Woher kennt man diese farbig abgesetzten Wände? Aus Fluren, von Parkhäusern, besonders gerne allerdings aus Behördenfluren, dort sind sie meistens mit glänzender gut abwischbarer Farbe gemalt um das menschliche Geschiebe möglichst glatt und reibungsarm zu halten, immer sollen sie der Orientierung dienen, manchmal tun sie dies auch mit Erfolg, so dass man sich etwa erinnert: richtig, ich stellte mein Auto auf der blau gestrichenen Ebene ab. Hier in der Ausstellung, zieht der Deckenstreifen gemeinsam mit den farbigen Feldern die einzelnen Bestandteile zusammen. Nun, auch die Flur-Assoziation ist weiterhin richtig, denn man hat es hier mit einer Art Gedankenflucht zu tun, wie andernorts mit einer Zimmerflucht. Gedankenflucht beschreibt den Zustand, der einen ständig von Thema zu Thema springen lässt. Man kennt das wenn man betrunken unbedingt noch schnell alle möglichen Dinge zu besprechen hat, aber sofort vergisst was man eben sagte, also ständig den Faden verliert, und man schlimmstenfalls hinterher gar nichts mehr erinnert.

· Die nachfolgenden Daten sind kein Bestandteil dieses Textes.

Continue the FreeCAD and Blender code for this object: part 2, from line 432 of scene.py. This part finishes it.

Das praktische bei diesen Zeichnungen ist nun aber, wie übrigens bei aller bildender Kunst, dass sie ganz geduldig sich im Raum auffaltet und kein Problem mit Zeit hat, man kann also der Gedankenflucht in jeder Richtung folgen, wieder zurück schreiten, eine andere Richtung wählen, überspringen zur gegenüberliegenden Wandseite, dabei Kaffee oder Bier oder nichts trinken oder was auch immer. Wir können uns hier auf gedanklichen Korridoren hin und her bewegen, und damit man schneller darauf kommt, dass das wirklich möglich ist, gibt’s diese Farbfelder die man sofort als Orientierungshilfe erkennt, so dass man wenigstens schon mal an Korridor denkt, auch wenn man sonst noch nicht weiß ob man eigentlich hier ist um seine Steuer abzugeben, oder weil man freiwillig zum Blutspenden geht, oder gar in einer Ausstellung gelandet ist.

Also was ist das nun mit diesen Bildzeichen?

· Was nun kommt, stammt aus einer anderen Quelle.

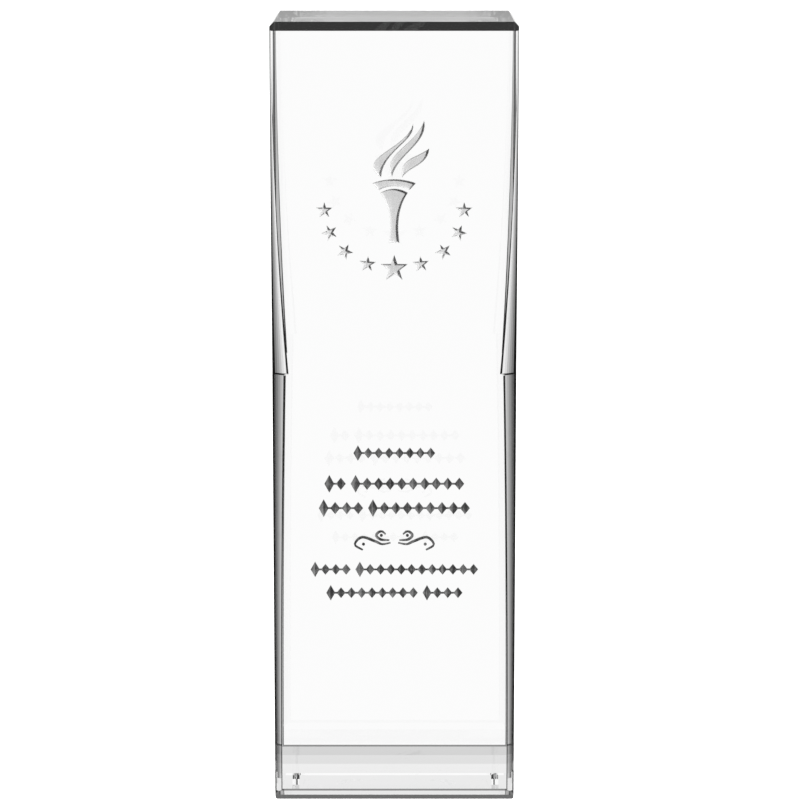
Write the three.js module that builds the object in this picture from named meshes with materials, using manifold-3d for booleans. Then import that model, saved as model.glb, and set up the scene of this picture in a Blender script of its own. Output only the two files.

Ein Zeichen, beispielsweise ein Pfeil, ist eine Verabredung, man muss das Zeichen nicht verstehen, man muss sich allerdings darauf verlassen können. Das gilt für Straßenschilder, also eine abknickende Vorfahrt, genauso wie für die Zeichen von Hannes Kater (in einem Fall gibt’s Tote im anderen Fall Misstrauen, was geschäftsschädigend ist).

Wichtig ist nun festzuhalten, dass bei eingehender Betrachtung auch Straßenschilder unverständlich sind, unlogisch und auch bei bestem Willen nicht zu Verstehen. Mit dem Unterschied, dass uns die Verabredung zum Straßenschild geläufig ist, das haben wir gelernt in der Fahrschule. Das ist auch der Grund weshalb man eine solche Ausstellung die offensichtlich mit Zeichen operiert, die man aber nicht kennt, arrogant finden kann, denn Hannes Kater zeigt nicht (oder nur in Ansätzen) seine Zeichenschule, sondern eine Ausstellung.

Für das System bildende Kunst hat sich zwar die Erkenntnis durchgesetzt, dass es OK ist und zum Spiel gehöre, nicht alles zu verstehen und man solche Unklarheiten nicht gleich als Arroganz abtun muss. Interessanter Weise wird Hannes Kater aber immer danach gefragt, was das in seinem Falle nun genau zu bedeuten hat. An Hannes Kater wird also seltsamerweise ein anderer Maßstab gelegt.

Das liegt daran dass sich scheinbar, aber wirklich nur scheinbar jedes Thema in der speziellen Hannes Kater Weise beforschen lässt. Das ist die spezielle Verführung dieser Piktogrammtechnik. Sie wirkt nüchtern reduziert, sauber differenziert und sortiert und erlaubt außerdem die Neuerfindung weiterer Zeichen, und sei es erstmal nur ein Zeichen, dass der Künstler selbst wieder erkennen kann.

Dieses Missverständnis beim Betrachten entsteht aufgrund unserer Konditionierung auf den Bereich der Zeichensysteme. Also Beispielsweise Piktogramme an Internationalen Flughäfen, Behörden, die Straßenverkehrsordnung etc. Dieser Bereich steht genauso wie wir, die diese Systeme verwenden müssen unter dem steten Druck bitte recht sehr logisch und verständlich zu sein. Was auch an den Zwängen einer wissenschaftsgläubigen Gesellschaft liegt, die Irrationalität als Vorwurf empfindet. Und solches nur in den „Luxus“-Gefilden der Kunst gelten lässt, sozusagen als Entspannung, dort ist es dann nämlich erlaubt.

Aber alle Zeichen sind lediglich Abmachungen. Es sind Absprachen dessen was man niemals für falsch halten darf.

Und dass auch 5+12=17 vor allem eine Verabredung ist, die man niemals für falsch halten darf, wird stets unterschlagen.